TASK STATEMENT → Keep only those lines of the records that include the string "Vector".

-- Start of DATA PROVIDED --

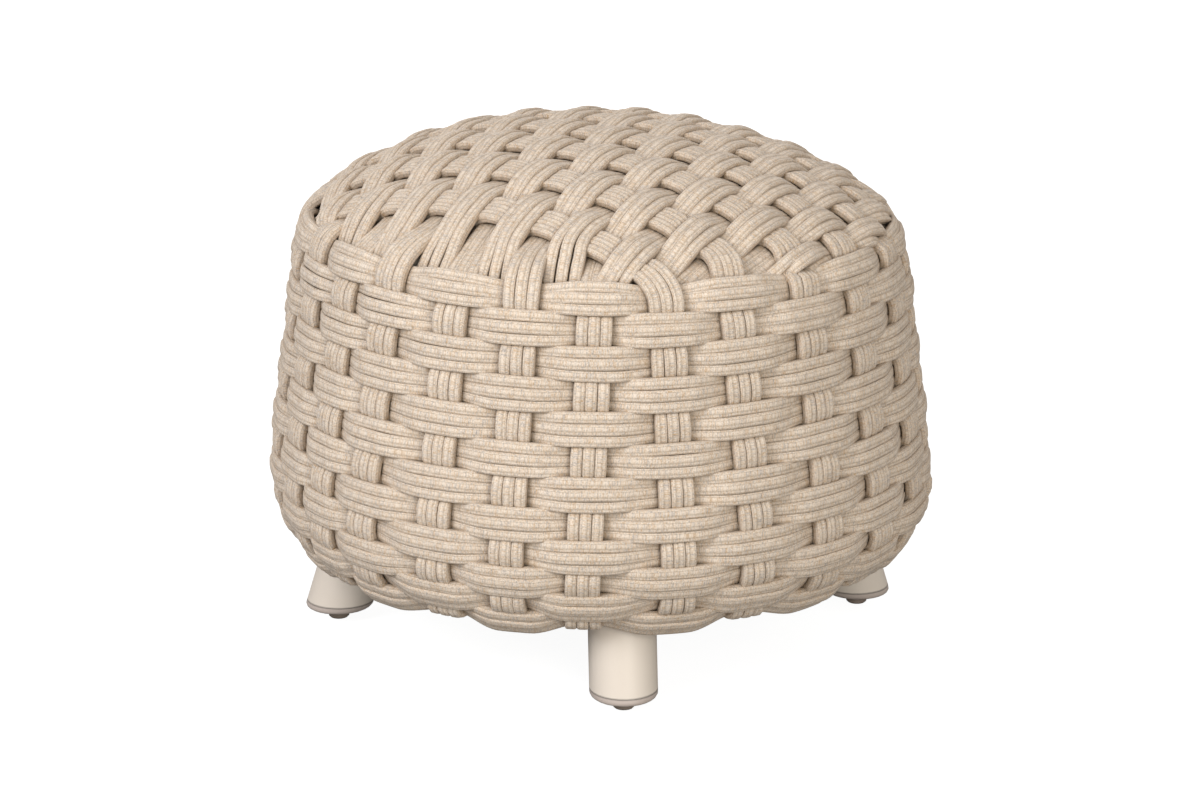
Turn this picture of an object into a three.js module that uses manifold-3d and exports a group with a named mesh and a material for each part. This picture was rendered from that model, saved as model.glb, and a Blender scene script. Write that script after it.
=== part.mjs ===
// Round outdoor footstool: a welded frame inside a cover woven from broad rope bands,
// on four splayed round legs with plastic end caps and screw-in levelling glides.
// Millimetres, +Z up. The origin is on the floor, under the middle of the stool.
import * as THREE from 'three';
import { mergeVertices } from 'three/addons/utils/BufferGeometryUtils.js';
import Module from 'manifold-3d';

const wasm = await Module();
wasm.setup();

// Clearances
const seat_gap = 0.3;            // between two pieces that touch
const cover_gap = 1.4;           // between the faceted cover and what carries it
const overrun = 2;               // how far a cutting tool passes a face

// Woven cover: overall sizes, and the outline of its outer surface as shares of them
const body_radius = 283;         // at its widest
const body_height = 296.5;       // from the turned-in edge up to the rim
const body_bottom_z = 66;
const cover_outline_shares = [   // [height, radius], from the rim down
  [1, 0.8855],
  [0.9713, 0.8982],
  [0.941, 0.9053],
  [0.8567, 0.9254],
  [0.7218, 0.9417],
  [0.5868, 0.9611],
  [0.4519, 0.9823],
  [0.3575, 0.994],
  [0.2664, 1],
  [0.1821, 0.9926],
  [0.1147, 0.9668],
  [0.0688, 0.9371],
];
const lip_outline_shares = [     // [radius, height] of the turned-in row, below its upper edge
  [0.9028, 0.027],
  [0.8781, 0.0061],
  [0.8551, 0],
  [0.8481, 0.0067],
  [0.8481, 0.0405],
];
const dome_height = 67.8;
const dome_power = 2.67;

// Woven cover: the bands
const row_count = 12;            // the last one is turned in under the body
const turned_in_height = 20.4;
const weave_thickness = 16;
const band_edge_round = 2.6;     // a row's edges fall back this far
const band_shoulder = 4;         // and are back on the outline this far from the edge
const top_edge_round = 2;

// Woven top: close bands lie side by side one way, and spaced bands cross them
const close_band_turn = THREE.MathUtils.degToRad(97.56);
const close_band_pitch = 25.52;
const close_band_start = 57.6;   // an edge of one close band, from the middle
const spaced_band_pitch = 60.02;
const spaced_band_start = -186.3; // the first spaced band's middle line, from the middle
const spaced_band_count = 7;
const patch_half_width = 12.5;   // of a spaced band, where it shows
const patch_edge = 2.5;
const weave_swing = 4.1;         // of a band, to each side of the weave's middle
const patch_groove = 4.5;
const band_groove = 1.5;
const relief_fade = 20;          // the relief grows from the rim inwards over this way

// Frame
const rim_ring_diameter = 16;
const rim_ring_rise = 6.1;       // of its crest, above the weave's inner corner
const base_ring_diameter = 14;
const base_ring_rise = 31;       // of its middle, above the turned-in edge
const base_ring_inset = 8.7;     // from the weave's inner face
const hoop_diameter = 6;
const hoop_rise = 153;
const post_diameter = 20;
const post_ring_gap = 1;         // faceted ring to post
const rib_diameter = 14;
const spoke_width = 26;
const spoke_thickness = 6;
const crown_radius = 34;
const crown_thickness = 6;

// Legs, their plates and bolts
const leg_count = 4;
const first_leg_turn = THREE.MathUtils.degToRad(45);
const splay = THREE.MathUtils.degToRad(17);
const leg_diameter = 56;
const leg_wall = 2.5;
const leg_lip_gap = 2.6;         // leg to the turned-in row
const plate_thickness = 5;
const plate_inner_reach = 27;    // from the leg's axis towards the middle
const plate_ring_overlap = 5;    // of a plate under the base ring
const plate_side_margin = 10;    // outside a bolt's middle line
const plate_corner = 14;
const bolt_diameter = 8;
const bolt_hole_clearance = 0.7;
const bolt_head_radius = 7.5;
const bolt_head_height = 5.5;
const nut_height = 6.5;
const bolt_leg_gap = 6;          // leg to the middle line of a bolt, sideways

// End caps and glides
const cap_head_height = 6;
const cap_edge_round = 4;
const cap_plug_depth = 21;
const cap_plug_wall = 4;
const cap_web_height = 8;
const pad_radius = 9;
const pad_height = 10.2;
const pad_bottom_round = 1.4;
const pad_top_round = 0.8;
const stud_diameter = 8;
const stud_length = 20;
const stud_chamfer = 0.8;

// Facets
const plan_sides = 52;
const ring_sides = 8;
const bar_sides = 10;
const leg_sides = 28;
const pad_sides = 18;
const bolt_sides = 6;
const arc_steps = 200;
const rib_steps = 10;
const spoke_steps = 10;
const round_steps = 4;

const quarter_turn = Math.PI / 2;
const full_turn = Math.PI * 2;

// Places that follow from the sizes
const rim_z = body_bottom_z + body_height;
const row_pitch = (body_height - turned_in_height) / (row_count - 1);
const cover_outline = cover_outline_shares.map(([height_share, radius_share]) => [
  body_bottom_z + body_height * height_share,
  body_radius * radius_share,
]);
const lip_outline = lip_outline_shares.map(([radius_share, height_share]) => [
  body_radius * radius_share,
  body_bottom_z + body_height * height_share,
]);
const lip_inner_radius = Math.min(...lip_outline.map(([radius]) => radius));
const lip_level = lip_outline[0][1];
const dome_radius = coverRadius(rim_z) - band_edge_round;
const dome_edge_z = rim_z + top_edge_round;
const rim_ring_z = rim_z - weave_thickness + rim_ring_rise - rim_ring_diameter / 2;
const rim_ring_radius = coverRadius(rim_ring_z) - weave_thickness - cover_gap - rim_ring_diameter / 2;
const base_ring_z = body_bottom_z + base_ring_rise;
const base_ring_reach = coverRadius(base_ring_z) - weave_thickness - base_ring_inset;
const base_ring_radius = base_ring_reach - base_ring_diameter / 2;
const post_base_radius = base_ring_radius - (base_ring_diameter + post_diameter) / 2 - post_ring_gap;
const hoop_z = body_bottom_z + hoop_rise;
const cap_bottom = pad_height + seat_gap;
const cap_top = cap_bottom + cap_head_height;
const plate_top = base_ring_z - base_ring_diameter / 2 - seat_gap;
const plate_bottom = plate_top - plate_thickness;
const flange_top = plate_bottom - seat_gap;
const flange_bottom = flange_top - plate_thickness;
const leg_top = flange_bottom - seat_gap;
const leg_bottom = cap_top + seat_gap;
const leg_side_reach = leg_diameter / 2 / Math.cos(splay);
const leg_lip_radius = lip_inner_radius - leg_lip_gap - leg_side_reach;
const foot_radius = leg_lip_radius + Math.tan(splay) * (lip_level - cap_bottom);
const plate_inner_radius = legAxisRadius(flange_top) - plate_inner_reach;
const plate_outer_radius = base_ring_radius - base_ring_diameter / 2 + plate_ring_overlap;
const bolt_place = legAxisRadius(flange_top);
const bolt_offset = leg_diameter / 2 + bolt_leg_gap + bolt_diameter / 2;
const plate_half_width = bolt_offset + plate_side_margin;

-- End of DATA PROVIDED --
-- Start of DATA PROVIDED --

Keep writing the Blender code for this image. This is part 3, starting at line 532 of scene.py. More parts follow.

-- End of DATA PROVIDED --
-- Start of DATA PROVIDED --

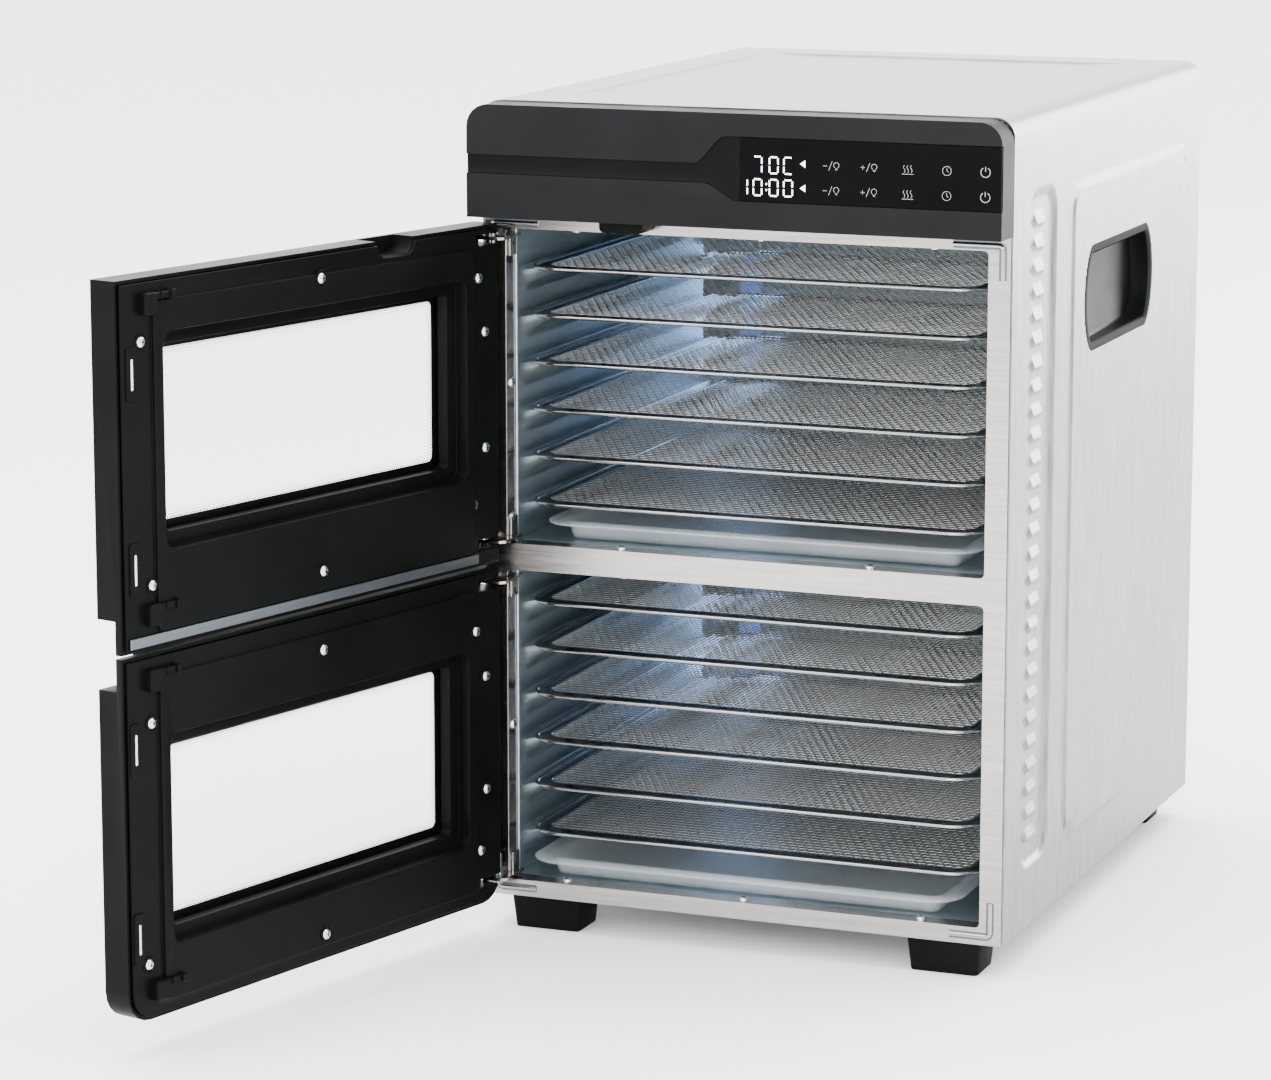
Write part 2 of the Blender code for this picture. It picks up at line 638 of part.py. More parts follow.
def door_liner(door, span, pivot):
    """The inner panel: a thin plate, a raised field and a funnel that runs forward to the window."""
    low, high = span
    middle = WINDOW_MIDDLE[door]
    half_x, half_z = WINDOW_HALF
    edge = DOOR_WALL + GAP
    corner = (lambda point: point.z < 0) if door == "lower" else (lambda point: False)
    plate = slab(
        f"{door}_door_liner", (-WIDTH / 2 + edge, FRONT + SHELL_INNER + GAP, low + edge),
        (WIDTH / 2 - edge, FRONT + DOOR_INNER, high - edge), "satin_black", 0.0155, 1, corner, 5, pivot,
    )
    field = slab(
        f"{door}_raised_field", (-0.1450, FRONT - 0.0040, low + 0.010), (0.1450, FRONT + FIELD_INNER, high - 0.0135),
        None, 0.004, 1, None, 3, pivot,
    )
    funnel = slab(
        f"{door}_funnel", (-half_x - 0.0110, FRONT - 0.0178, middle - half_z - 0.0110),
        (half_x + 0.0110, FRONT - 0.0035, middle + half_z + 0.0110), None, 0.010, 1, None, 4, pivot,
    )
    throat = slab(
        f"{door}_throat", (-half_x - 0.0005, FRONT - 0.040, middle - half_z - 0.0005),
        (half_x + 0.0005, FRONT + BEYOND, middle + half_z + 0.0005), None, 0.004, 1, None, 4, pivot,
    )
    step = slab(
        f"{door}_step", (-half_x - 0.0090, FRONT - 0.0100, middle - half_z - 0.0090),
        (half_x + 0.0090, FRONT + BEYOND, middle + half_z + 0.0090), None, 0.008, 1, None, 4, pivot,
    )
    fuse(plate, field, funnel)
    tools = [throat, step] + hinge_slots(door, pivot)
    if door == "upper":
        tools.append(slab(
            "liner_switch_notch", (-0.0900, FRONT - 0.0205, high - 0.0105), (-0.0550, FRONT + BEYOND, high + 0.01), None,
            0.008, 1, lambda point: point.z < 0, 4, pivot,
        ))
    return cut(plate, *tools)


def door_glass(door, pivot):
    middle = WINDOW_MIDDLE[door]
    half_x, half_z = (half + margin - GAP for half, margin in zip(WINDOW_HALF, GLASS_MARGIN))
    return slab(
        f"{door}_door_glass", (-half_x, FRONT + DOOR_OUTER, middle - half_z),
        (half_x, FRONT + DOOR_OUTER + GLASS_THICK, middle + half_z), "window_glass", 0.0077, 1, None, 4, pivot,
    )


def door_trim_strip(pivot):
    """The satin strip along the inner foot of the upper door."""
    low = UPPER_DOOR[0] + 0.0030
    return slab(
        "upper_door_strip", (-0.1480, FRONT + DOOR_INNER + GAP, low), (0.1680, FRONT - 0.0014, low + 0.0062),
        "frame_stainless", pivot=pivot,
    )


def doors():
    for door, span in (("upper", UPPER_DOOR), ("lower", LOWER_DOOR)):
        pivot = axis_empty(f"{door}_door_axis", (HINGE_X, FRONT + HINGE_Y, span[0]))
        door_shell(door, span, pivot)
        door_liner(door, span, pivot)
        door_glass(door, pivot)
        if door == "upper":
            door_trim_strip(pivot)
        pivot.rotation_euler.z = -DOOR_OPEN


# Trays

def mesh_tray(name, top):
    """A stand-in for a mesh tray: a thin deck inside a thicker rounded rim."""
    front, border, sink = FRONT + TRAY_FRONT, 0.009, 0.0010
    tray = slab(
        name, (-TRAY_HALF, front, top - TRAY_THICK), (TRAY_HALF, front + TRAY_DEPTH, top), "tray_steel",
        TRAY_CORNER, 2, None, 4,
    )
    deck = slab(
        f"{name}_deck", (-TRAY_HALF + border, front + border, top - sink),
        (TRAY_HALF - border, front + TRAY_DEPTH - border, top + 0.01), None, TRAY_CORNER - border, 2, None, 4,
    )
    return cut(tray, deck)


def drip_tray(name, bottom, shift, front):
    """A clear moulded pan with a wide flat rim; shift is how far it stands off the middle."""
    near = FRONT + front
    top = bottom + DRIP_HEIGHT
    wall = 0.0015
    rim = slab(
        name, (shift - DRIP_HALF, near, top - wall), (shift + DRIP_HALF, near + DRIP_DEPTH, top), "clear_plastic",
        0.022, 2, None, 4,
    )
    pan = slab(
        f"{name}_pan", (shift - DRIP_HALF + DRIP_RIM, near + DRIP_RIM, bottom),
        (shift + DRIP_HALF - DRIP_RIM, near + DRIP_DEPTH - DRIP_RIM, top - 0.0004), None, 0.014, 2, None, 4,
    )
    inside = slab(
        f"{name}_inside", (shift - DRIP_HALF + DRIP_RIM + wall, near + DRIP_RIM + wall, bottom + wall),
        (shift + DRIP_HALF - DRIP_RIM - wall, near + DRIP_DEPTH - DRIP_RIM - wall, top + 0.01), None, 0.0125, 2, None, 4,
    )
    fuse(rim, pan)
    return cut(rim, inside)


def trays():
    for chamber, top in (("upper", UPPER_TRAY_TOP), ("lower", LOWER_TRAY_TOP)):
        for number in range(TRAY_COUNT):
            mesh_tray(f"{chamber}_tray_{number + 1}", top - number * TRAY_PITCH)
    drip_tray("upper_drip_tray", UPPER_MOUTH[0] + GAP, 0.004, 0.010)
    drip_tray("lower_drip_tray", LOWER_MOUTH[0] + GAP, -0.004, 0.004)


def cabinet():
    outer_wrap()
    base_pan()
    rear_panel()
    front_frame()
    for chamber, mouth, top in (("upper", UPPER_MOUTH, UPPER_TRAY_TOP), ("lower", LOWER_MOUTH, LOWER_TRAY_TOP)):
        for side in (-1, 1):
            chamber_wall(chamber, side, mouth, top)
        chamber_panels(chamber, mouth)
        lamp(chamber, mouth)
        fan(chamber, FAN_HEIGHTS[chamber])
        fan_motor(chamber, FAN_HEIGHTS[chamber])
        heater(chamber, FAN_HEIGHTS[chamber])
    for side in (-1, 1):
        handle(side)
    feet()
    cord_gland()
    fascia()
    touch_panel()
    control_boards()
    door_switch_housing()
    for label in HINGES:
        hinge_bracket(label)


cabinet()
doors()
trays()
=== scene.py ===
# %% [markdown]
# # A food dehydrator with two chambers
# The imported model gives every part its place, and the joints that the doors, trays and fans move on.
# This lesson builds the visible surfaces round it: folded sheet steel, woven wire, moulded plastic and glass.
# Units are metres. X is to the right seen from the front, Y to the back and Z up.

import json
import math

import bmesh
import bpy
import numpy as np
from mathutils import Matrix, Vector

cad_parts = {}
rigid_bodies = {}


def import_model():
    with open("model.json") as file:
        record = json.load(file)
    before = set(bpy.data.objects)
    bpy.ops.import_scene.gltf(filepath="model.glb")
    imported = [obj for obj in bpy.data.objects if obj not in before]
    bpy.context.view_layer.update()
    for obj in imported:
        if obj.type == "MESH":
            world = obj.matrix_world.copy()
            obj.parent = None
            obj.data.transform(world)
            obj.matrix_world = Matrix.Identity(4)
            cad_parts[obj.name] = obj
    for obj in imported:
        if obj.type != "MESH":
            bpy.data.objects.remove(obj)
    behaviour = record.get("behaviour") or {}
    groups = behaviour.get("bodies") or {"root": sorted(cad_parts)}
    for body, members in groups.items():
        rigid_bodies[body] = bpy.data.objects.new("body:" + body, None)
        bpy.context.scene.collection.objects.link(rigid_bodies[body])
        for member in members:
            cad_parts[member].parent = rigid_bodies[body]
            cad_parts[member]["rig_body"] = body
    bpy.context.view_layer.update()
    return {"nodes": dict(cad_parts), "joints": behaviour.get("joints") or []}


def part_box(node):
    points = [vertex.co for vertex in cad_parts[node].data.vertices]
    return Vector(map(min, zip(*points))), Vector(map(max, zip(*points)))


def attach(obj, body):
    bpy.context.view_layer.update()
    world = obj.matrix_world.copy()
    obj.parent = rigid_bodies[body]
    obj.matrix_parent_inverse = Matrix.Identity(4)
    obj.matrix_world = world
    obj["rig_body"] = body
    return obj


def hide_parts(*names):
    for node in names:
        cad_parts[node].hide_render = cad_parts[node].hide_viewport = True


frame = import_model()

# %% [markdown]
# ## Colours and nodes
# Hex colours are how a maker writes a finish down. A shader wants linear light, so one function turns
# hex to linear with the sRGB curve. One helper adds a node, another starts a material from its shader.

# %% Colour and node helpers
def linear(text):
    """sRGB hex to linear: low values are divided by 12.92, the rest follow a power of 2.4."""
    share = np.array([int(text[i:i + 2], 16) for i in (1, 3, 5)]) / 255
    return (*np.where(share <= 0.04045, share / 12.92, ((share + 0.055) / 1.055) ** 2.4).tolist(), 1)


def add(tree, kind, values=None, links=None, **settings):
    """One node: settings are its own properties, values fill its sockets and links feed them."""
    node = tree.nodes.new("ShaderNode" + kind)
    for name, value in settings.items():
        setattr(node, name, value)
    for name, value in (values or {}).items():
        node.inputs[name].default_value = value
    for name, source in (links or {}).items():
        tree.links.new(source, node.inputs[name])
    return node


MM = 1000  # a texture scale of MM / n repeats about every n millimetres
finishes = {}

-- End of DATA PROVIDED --

ANSWER →
from mathutils import Matrix, Vector
    return Vector(map(min, zip(*points))), Vector(map(max, zip(*points)))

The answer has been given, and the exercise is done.